El hilo argumental que enlaza los doce capítulos que componen la novela no puede ser de lo más sencillo y al mismo tiempo de lo más cáustico: un joven y obstinado literato llamado Claude Lareincay persigue incansablemente al maestro Picabia dentro y fuera de París para leerle el manuscrito de su primera novela, El ómnibus, bastante pastelosa y muy del siglo XIX, por cierto. Picabia intenta quitarse de encima a Lareincay por todos los medios habidos y por haber, incluso concertando la boda del joven con una de sus amantes, y de paso no pierde oportunidad de mofarse de la obra del aspirante a escritor, con socarrones comentarios y sarcásticos parabienes.
Poco importa el desenlace de este acontecimiento: el tono costumbrista permite intuir con facilidad que es un pretexto de Picabia para instalarse en una posición de autoridad que le permita observar a cuantos le rodean con una mirada cargada de ironía complaciente y expresar, de un modo un tanto fragmentario, su peculiar filosofía de vida y de arte.

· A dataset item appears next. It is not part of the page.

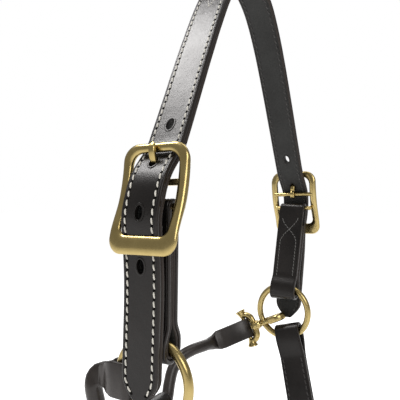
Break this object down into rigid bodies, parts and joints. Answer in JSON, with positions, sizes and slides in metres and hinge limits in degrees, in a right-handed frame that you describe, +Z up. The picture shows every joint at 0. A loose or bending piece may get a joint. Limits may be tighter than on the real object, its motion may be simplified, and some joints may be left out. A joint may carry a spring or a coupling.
{
  "type": "leather headcollar",
  "caption": "Leather headcollar for a horse: strap over the poll with a buckle on each cheek, round rings, noseband, chin straps with a lead ring, and a rolled throat lash on a bolt snap.",
  "frame": {"origin": "middle of the crown strap's underside, where it rests on the horse's poll or on a hook", "axes": "+Z up, -Y towards the nose, +X towards the left cheek"},
  "size_m": [0.2666, 0.2654, 0.5343],
  "materials": {
    "crown_outer": "dark brown bridle leather, semi-gloss grain",
    "crown_lining": "flesh side of the leather, matt",
    "left_buckle_frame": "satin cast brass",
    "left_buckle_tongue": "satin cast brass",
    "left_tab": "dark brown bridle leather, semi-gloss grain",
    "left_tab_liner": "flesh side of the leather, matt",
    "left_ring": "satin cast brass",
    "left_cheek": "dark brown bridle leather, semi-gloss grain",
    "left_square": "satin cast brass",
    "left_chin_strap": "dark brown bridle leather, semi-gloss grain",
    "right_buckle_frame": "satin cast brass",
    "right_buckle_tongue": "satin cast brass",
    "right_tab": "dark brown bridle leather, semi-gloss grain",
    "right_tab_liner": "flesh side of the leather, matt",
    "right_ring": "satin cast brass",
    "right_cheek": "dark brown bridle leather, semi-gloss grain",
    "right_square": "satin cast brass",
    "right_chin_strap": "dark brown bridle leather, semi-gloss grain",
    "noseband_outer": "dark brown bridle leather, semi-gloss grain",
    "noseband_lining": "flesh side of the leather, matt",
    "lead_ring": "satin cast brass",
    "jowl_strap": "dark brown bridle leather, semi-gloss grain",
    "throat_lash": "dark brown bridle leather, semi-gloss grain",
    "snap_eye": "satin cast brass",
    "snap_body": "satin cast brass",
    "snap_bolt": "satin cast brass"
  },
  "bodies": {
    "crown": {"crown_outer": "crown_outer", "crown_lining": "crown_lining", "left_buckle_frame": "left_buckle_frame", "left_tab": "left_tab", "left_tab_liner": "left_tab_liner", "right_buckle_frame": "right_buckle_frame", "right_tab": "right_tab", "right_tab_liner": "right_tab_liner"},
    "left_tongue": {"left_buckle_tongue": "left_buckle_tongue"},
    "right_tongue": {"right_buckle_tongue": "right_buckle_tongue"},
    "left_ring": {"left_ring": "left_ring"},
    "right_ring": {"right_ring": "right_ring"},
    "nosepiece": {"left_cheek": "left_cheek", "left_square": "left_square", "left_chin_strap": "left_chin_strap", "right_cheek": "right_cheek", "right_square": "right_square", "right_chin_strap": "right_chin_strap", "noseband_outer": "noseband_outer", "noseband_lining": "noseband_lining", "jowl_strap": "jowl_strap", "throat_lash": "throat_lash", "snap_eye": "snap_eye"},
    "lead_ring": {"lead_ring": "lead_ring"},
    "snap_body": {"snap_body": "snap_body"},
    "snap_bolt": {"snap_bolt": "snap_bolt"}
  },
  "joints": [
    {"name": "left_tongue_lift", "type": "hinge", "parent": "crown", "child": "left_tongue", "pos_m": [0.1175, 0, -0.164], "axis": [0, 1, 0], "range_deg": [0, 6]},
    {"name": "left_ring_turn", "type": "hinge", "parent": "crown", "child": "left_ring", "pos_m": [0.109, 0.008, -0.281], "axis": [1, 0, 0], "continuous": true},
    {"name": "right_tongue_lift", "type": "hinge", "parent": "crown", "child": "right_tongue", "pos_m": [-0.1175, 0, -0.164], "axis": [0, -1, 0], "range_deg": [0, 6]},
    {"name": "right_ring_turn", "type": "hinge", "parent": "crown", "child": "right_ring", "pos_m": [-0.109, 0.008, -0.281], "axis": [1, 0, 0], "continuous": true},
    {"name": "nosepiece_swing", "type": "hinge", "parent": "crown", "child": "nosepiece", "pos_m": [0, 0.008, -0.281], "axis": [1, 0, 0], "range_deg": [-20, 14]},
    {"name": "lead_ring_turn", "type": "hinge", "parent": "nosepiece", "child": "lead_ring", "pos_m": [0, 0.03994, -0.50179], "axis": [0, -0.9567, 0.2911], "continuous": true},
    {"name": "snap_swivel", "type": "hinge", "parent": "nosepiece", "child": "snap_body", "pos_m": [0.109, 0.0481, -0.3036], "axis": [0, -0.9121, 0.4099], "range_deg": [-8, 8]},
    {"name": "snap_bolt_slide", "type": "slide", "parent": "snap_body", "child": "snap_bolt", "axis": [0, 0.9121, -0.4099], "range_m": [0, 0.006], "stiffness_N_per_m": 300, "springref_m": -0.004}
  ]
}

La enjundia de la novela está, en cambio, sobre todo en el ajetreado desfile de excéntricos personajes, muchos de ellos camaradas de correrías de Picabia o al menos, con desavenencias de por medio, compañeros de vanguardia. Picabia reparte leña con casi todos. Picasso aparece desmesurado y Jean Cocteau caricaturizado; el núcleo del grupo surrealista, con Louis Aragon, Philippe Soupault y, sobre todo, André Breton, concentra con diferencia el mayor número de burlas. Fruto de ellas Picabia parodia ‒o no‒ las célebres sesiones de espiritismo e hipnosis del grupo. El detalle de la fecha en la que Picabia escribe Pandemonio no carece de importancia. En 1924 Breton escribió el primer Manifiesto Surrealista, que dejaba fuera de juego a Picabia.
No es de extrañar que la lectura del manuscrito de Pandemonio le resultara bastante irritante a Breton, como se lo hizo saber a su todavía amigo en una carta llena de franqueza. Picabia no solo no se retracta sino que agudiza rencores y contraataca. Se inicia entonces en revistas y diarios una guerra entre Picabia y los surrealistas, con Breton a la cabeza, con artículos que van desde lo totalmente explícito a lo sutilmente sugerido. Sin embargo, Picabia tenía las de perder. A pesar de ser diecisiete años menor, Breton se había granjeado un buen círculo de amistades y tenerlo como enemigo podía resultar muy contraproducente. La venganza personal de Picabia fue rehacer las veintinueve primeras páginas de Pandemonio, llenándolas de rayos y centellas, para después lanzar el manuscrito a un cajón y olvidarlo para siempre, consciente de que tampoco es que tuviera mucho que decir.
Pero en realidad sí que tenía mucho que decir. Sobre las vanguardias se han escrito miles de páginas de todo tipo, desde ensayos u obras de ficción a guiones cinematográficos. Sin embargo, pocos textos tienen la sinceridad y la autenticidad que puede ofrecer el testimonio vívido de uno de los protagonistas de esta turbulenta etapa. Aún siendo ficción, Pandemonio es uno de los relatos fundamentales para conocer de primera mano el bullicio vanguardista que se produjo en el emblemático París de los años veinte.